Monday (Tope Tedela) and Sunday (Seun Ajayi), two of the station’s filling attendants, make some of the biggest impact. Ajayi in particular who can be seen presently in the Africa Magic comedy series, Hustle, is deliciously unforgettable as the former butcher who lets his impatience to ‘blow’ gets the better of him.
Produced by Femi Ogunsanwo (ZR-7), Ojukokoro’s cast is peopled with some of the brightest young names in Nollywood. Many of them have been consigned to playing attractive blokes and boring lover boys, but Olaitan finds interesting things for them to do and the result is career best output from the likes of Shawn Faqua (hamming it up gleefully) and Emmanuel Ikubese (decent in a one note role).
Sadly, the same cannot be said about the ladies (Somkele Idhalama, Linda Ejiofor and Zainab Balogun) who are dispatched with just as soon as they are introduced. It matters little though as they are genuinely tangential to the story and vision as conceived by Olaitan.
The best thing about Ojukokoro is the screenplay. After that problematic first half, it lights up and begins to punch with precision. The comedy is gold, the zingers in the conversations hit their mark, the plot is deliciously inspired, even when it ventures into ludicrous territory and the actors show perfect timing. The violence when it begins to appear isn’t gratuitous and is capably handled. The simplistic way in which the multiple characters and their back-stories are juggled is the film’s ace.

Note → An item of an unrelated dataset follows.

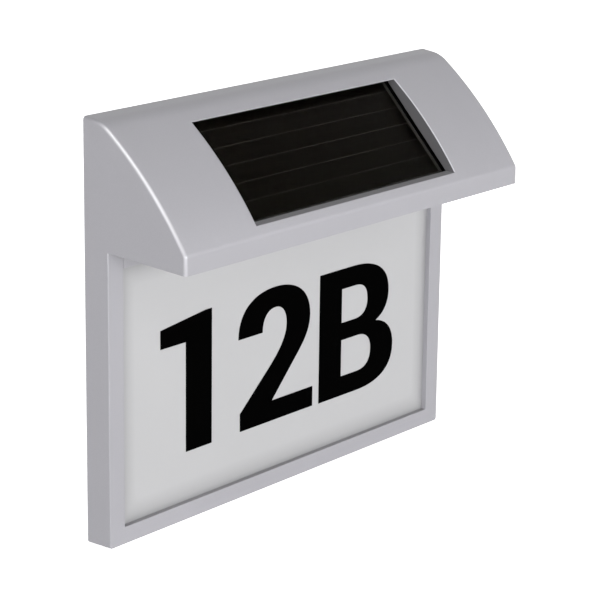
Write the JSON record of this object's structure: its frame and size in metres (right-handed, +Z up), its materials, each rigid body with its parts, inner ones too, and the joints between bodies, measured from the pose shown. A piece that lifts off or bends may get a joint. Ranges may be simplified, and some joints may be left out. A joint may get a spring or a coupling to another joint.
{
  "type": "illuminated house number sign",
  "caption": "Solar house number sign: a framed opal light box under a curved hood with a solar module, hung on a wall by keyholes in its back.",
  "frame": {"origin": "middle of the flat rear, on the wall's surface", "axes": "+X to the right as seen from the street, -Y out of the wall towards the viewer, +Z up"},
  "size_m": [0.2, 0.0473, 0.1568],
  "materials": {
    "silver_paint": "satin silver paint on a plastic moulding",
    "grey_plastic": "fine texture",
    "opal_plastic": "satin opal acrylic",
    "clear_acrylic": "clear acrylic",
    "white_sheet": "white film",
    "solar_cover": "smooth clear cover",
    "solar_film": "dark thin film",
    "foam_tape": "closed-cell foam",
    "circuit_board": "solder mask",
    "led_case": "moulded",
    "black_plastic": "moulded",
    "cell_case": "plain sleeve",
    "spring_steel": "nickel plated",
    "screw_steel": "zinc plated",
    "seal_rubber": "soft",
    "lead_insulation": "soft PVC"
  },
  "bodies": {
    "sign": {"front_housing": "silver_paint", "back_plate": "grey_plastic", "number_panel": "opal_plastic", "light_guide": "clear_acrylic", "reflector_sheet": "white_sheet", "led_board": "circuit_board", "leds": "led_case", "solar_glass": "solar_cover", "solar_film": "solar_film", "solar_tape": "foam_tape", "hood_base": "grey_plastic", "control_board": "circuit_board", "board_components": "black_plastic", "switch_body": "black_plastic", "battery_cells": "cell_case", "battery_contacts": "spring_steel", "case_screws": "screw_steel", "base_screws": "screw_steel", "board_screws": "screw_steel", "solar_leads": "lead_insulation", "battery_leads": "lead_insulation", "led_leads": "lead_insulation", "switch_leads": "lead_insulation"},
    "switch": {"switch_slider": "black_plastic"},
    "door": {"battery_door": "grey_plastic", "door_seal": "seal_rubber", "door_screws": "screw_steel"}
  },
  "joints": [
    {"name": "switch_slide", "type": "slide", "parent": "sign", "child": "switch", "axis": [1, 0, 0], "range_m": [0, 0.003]},
    {"name": "battery_door_lift", "type": "slide", "parent": "sign", "child": "door", "axis": [0, 1, 0], "range_m": [0, 0.03]}
  ]
}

Ojukokoro is not without a plot hole here and there, iffy acting in some places (Hafiz Oyetoro, Gbolahan Olatunde) and an unforced error that is the post credit scene. But when everything else comes together as sizzling as the finished product does, it is easy to overlook these weaknesses. To truly appreciate the wonderfully unhinged experience of Ojukokoro is to see it yourself.